Since then, the trial that one habitually stages for national-socialism runs the risk of being completely distorted. A doctrine is indicted and judged based on the results that it produced during a period of abnormal functioning. While pursuing the discussion on this terrain one encounters only passions and cries of hatred; one crashes against the impregnable fortifications of propaganda that time alone can cover with froth and disarm in oblivion: the only rewards of this task are glorious wounds, but it does not appease, and, at least for the moment, it does not reconstruct.

Let us leave however this presently unfruitful discussion. Ultimately, when one investigates what a coherent definition of fascism can retain of national-socialism, what is striking is the foreignness of national-socialism; I mean by that what it has that is fundamentally Germanic and inadaptable to other peoples. Had it not committed errors with which we have no reason to declare solidarity, it is so far from us by its profound inspiration that it is almost unusable.
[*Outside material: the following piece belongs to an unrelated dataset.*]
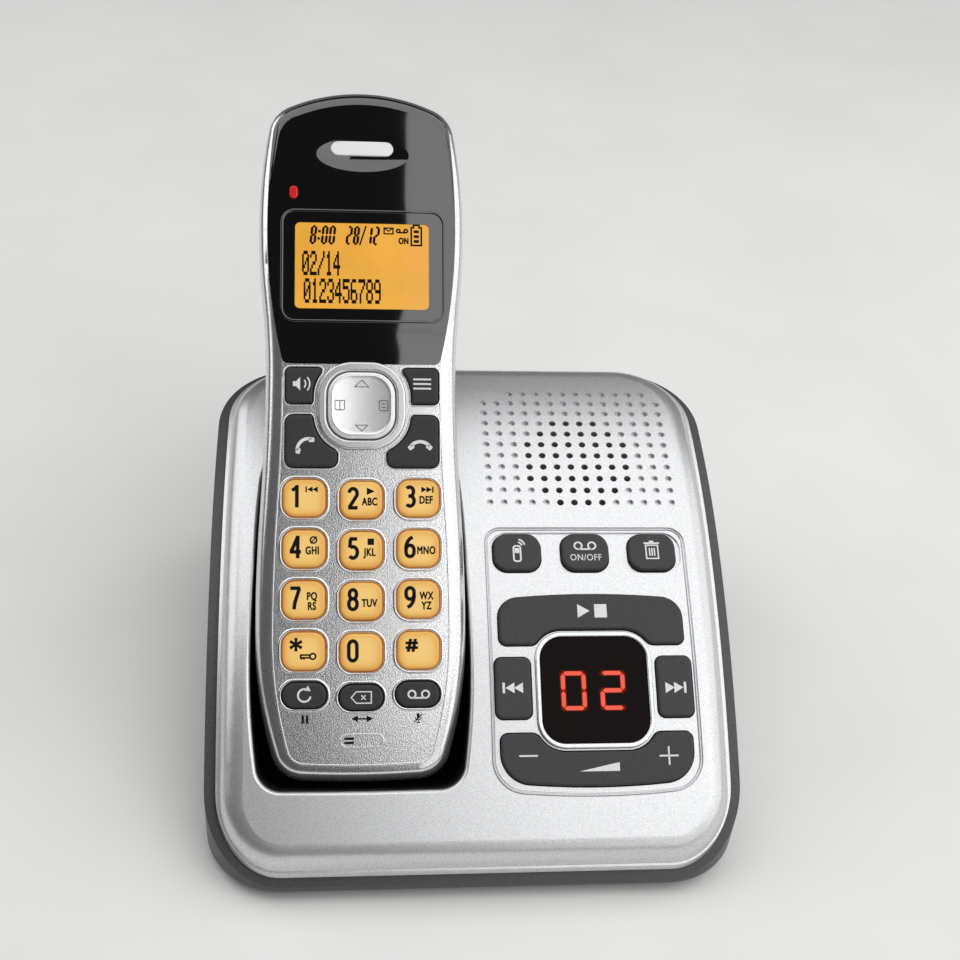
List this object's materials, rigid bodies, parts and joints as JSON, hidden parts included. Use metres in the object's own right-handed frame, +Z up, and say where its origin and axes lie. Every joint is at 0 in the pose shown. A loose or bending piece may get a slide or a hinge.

It remains the strong image of fascism: like a young god triumphant and terrible, but coming from foreign plains where unknown gods dwell.

One will more easily admit at least some of this affirmation if one bewares the following finding: the majority of the chapters of Mein Kampf are bereft of interest for a reader of 1960, however voracious for neo-fascism you might like to imagine him. That is because they deal with the situation of Germany in the Europe of 1935, which is as far from the Europe in which we live as the Europe of 1905 that conditioned the positions taken by Maurras.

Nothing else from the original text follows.